A Deep End-to-End Model for Transient Stability Assessment With PMU Data

Accurate transient stability assessment (TSA) is a fundamental requirement for ensuring secure and stable operation of power systems. Tremendous efforts have been made to apply artificial intelligence approaches for TSA with phasor measurement unit data. However, many previous approaches may be failed to provide favorable accuracy due to the shallow architectures and error-prone hand-crafting features. This paper proposed a model for TSA, which is termed multi-branch stacked denoising autoencoder (MSDAE). This model is a unified framework integrating multiple stacked denoising autoencoders (SDAEs), one fusion layer, and one logistic regression (LR) layer. Initially, the SDAEs at the bottom of MSDAE extract features from multiple kinds of measurements respectively. Then, the extracted features are encoded into unified fusion features by the fusion layer.
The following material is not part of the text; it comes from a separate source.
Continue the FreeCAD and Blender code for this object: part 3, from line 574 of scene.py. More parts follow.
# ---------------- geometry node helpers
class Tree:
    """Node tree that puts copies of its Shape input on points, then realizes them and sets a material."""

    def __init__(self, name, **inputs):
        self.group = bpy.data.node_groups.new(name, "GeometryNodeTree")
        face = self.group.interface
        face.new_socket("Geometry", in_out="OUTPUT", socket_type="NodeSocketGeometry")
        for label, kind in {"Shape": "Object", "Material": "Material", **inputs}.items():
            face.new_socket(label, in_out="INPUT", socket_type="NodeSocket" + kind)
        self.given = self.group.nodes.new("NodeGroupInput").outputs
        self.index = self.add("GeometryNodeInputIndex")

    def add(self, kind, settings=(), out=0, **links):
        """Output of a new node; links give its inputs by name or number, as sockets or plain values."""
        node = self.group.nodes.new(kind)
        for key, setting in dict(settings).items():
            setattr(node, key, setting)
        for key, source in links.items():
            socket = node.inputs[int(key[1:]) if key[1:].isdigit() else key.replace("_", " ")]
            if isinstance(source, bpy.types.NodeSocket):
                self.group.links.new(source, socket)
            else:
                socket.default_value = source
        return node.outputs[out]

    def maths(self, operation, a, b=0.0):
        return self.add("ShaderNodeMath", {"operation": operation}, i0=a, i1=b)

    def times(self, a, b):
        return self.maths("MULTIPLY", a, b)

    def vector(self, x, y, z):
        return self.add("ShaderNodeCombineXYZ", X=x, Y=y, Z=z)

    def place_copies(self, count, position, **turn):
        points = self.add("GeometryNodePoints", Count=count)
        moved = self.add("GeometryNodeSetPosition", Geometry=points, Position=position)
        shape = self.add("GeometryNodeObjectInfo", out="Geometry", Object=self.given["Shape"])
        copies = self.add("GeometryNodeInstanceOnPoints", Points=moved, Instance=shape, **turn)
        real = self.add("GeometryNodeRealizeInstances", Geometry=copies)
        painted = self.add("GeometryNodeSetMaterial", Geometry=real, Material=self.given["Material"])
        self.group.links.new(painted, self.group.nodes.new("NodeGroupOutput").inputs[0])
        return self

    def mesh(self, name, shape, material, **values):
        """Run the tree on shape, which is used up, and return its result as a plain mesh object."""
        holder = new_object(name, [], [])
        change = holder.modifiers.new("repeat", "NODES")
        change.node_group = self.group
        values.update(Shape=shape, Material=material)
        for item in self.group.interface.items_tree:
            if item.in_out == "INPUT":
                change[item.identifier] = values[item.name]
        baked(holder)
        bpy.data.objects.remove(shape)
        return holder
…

Finally, the LR layer performs TSA by using the fusion features. The depth of the architecture contributes to the remarkable ability for feature learning, while the width of the architecture (i.e., the multiple branches) enables MSDAE to deal with different kinds of measurements by a reasonable mechanism. In this way, MSDAE achieves feature extraction and classification intrinsically and simultaneously, namely, achieves TSA in an end-to-end manner. The results of experiments on IEEE 50-machine system demonstrate the superiority of the proposed model over the prior methods.